Synthesis of ultrahigh-quality monolayer molybdenum disulfide through in-situ defect healing with thiol molecules

TL;DR

This paper introduces a novel CVD method using thiol as a liquid precursor to synthesize ultrahigh-quality monolayer MoS2 with minimal sulfur vacancies and exceptional optical properties, advancing 2D material production.

Contribution

It demonstrates a new thiol-based CVD process that significantly reduces defects in monolayer MoS2 compared to traditional methods.

Findings

Lowest sulfur vacancy concentration among reported CVD MoS2

Ultrahigh optical quality of synthesized MoS2

Thiol molecules repair sulfur vacancies during growth

Abstract

Monolayer transition metal dichalcogenides (TMDCs) are two-dimensional (2D) materials with many potential applications. Chemical vapour deposition (CVD) is a promising method to synthesize these materials. However, CVD-grown materials generally have poorer quality than mechanically exfoliated ones and contain more defects due to the difficulties in controlling precursors' distribution and concentration during growth where solid precursors are used.
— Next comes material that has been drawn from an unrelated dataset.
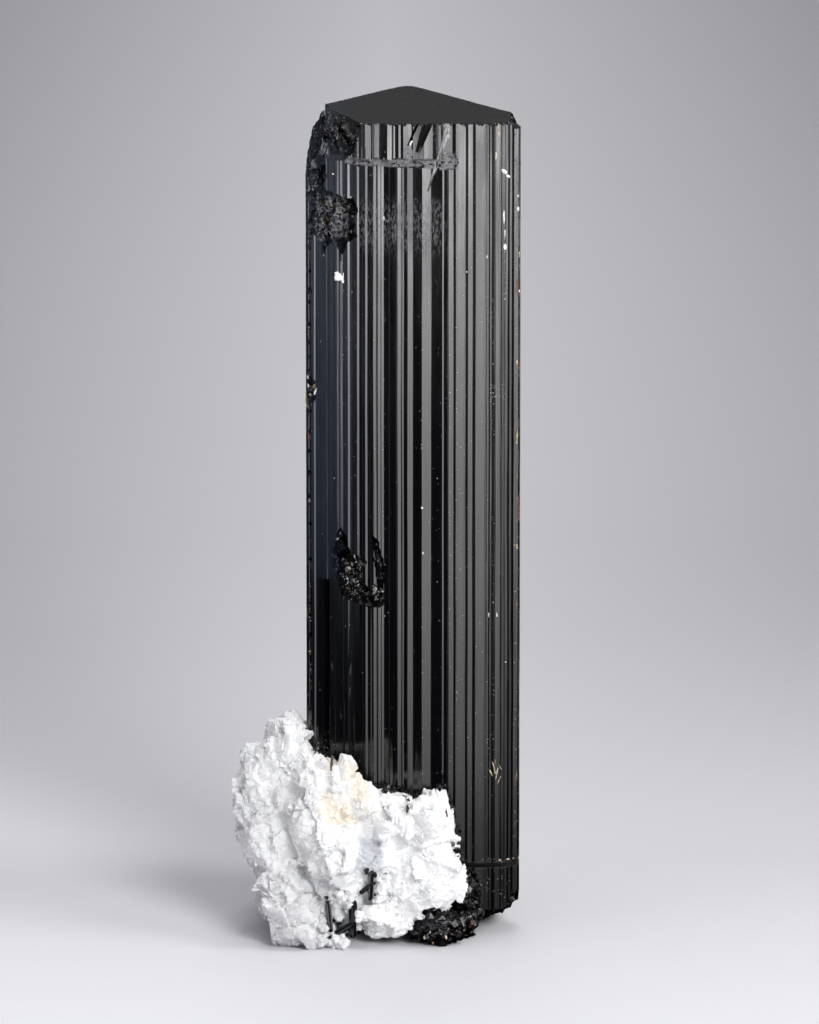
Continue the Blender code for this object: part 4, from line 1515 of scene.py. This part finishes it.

Here, we propose to use thiol as a liquid precursor for CVD growth of high quality and uniform 2D MoS2. Atomic-resolved structure characterizations indicate that the concentration of sulfur vacancies in the MoS2 grown from thiol is the lowest among all reported CVD samples. Low temperature spectroscopic characterization further reveals the ultrahigh optical quality of the grown MoS2. Density functional theory simulations indicate that thiol molecules could interact with sulfur vacancies in MoS2 and repair these defects during the growth of MoS2, resulting in high quality MoS2. This work provides a facile and controllable method for the growth of high-quality 2D materials with ultralow sulfur vacancies and high optical quality, which will benefit their optoelectronic applications.